Some aides see Nissan’s demands as a ploy to persuade Macron to give up some of the doubled voting rights due to take effect on April 1 - as France uses the so-called Florange law to wield more shareholder power through its various company holdings.
“This is a tactical game in which Ghosn is making clear the extreme irritation provoked by the state’s intervention,” said a source close to President Francois Hollande’s administration.
Ghosn’s warning shot may be effective only if the government believes he is prepared to follow through with strategic steps against Renault’s main shareholder.
Such open defiance has been considered before, according to two people with direct knowledge of Renault-Nissan discussions - and may now be more likely following Macron’s April move.
During a 2011 scandal in which Renault was hoaxed into firing three executives falsely accused of selling company secrets, Nissan feared Ghosn might be replaced by a French appointee who would reassert the smaller carmaker’s control.
“They had a look at what the steps were for a nuclear option,” said one source. Under the template that emerged, “both boards declare the master agreement invalid and move quickly to have Nissan buy Renault shares and Renault sell Nissan.”
In the end, Renault Chief Operating Officer Patrick Pelata resigned over the botched espionage investigation, relieving the pressure on his boss and averting a showdown.
The next step in the current situation, according to Nissan’s submission, could be a formal request to the Renault board, which meets in December, to modify the master agreement.
Nissan is now seeking an equal partnership, based not only on trust “but also by contract”, it says, to shield the Japanese company from Paris interference through Renault.

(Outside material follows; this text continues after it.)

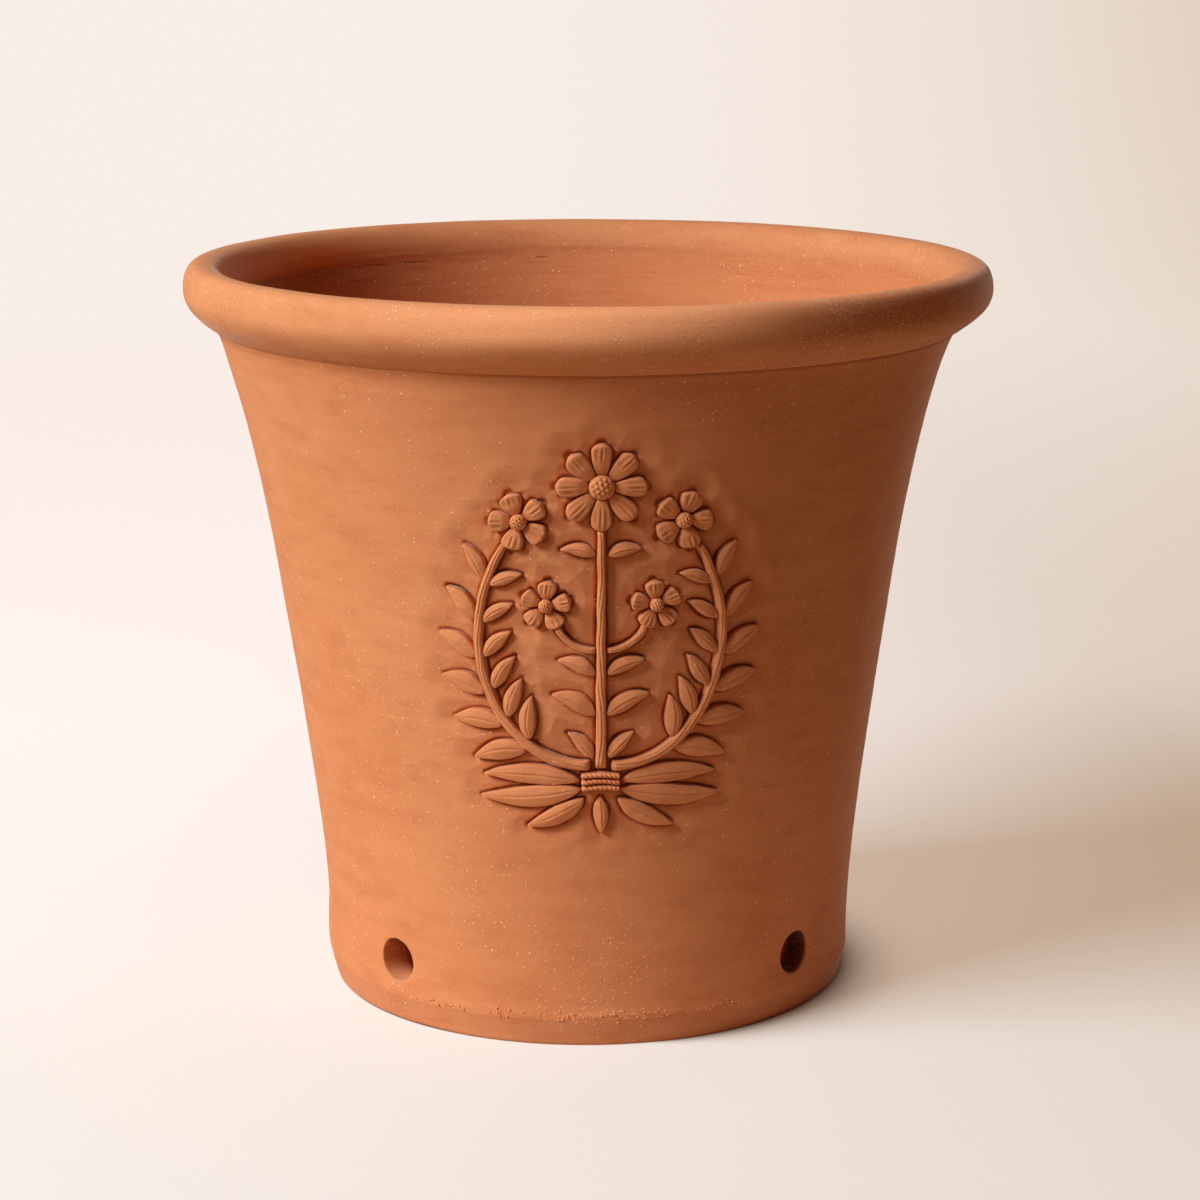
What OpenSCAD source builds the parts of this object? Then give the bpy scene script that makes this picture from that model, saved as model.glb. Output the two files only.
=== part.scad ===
// Terracotta garden pot: a flared wall on a base slab, a thick rolled rim, four drain holes low in
// the wall, and a moulded spray of laurel and daisies on the front.
// The pot stands on z = 0 with its axis on Z. Its front is towards -Y.

/* [Foot] */
// Diameter of the pot where it meets the ground
base_d = 260; // [250:1:264]
// Diameter at the ridge where the wall is joined to the base slab
foot_d = 266; // [260:1:280]
// Thickness of the base slab, which is the height of the ridge
foot_h = 13.5; // [10:0.5:18]
// Small bevel on the bottom edge of the slab
base_edge = 1; // [0.5:0.1:2.5]

/* [Wall] */
// Diameter that the wall's curve is drawn to a quarter of the way up
skirt_d = 264; // [258:1:274]
// Diameter that the wall's curve is drawn to half way up
belly_d = 310; // [296:1:322]
// Diameter that the wall's curve is drawn to three quarters of the way up
throat_d = 307; // [298:1:322]
// Diameter under the rim
neck_d = 365; // [355:1:375]
// Thickness of the wall at the ridge
wall_foot_t = 15; // [12:0.5:18]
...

Macron on Tuesday reiterated his pledge to pare France’s Renault stake back to 15 percent, which would command 28 percent of votes at the next shareholder meeting - an effective blocking minority. The current 19.7 percent holding would likely command an outright majority if the sale is put off beyond April.
That prospect may have become more likely.
Options purchased to ensure a minimum resale price on the shares - down 13 percent since April - are now being settled for cash, the government has said, leaving its raised holding intact. The hesitation has little to do with market conditions.
“We knew from the start we might not sell, regardless of the markets, if Ghosn showed no signs of cooperating,” said a government source with knowledge of the discussions.
Senior officials are sitting on the full holding for now, he said, “because they are nervous about what Ghosn is planning.”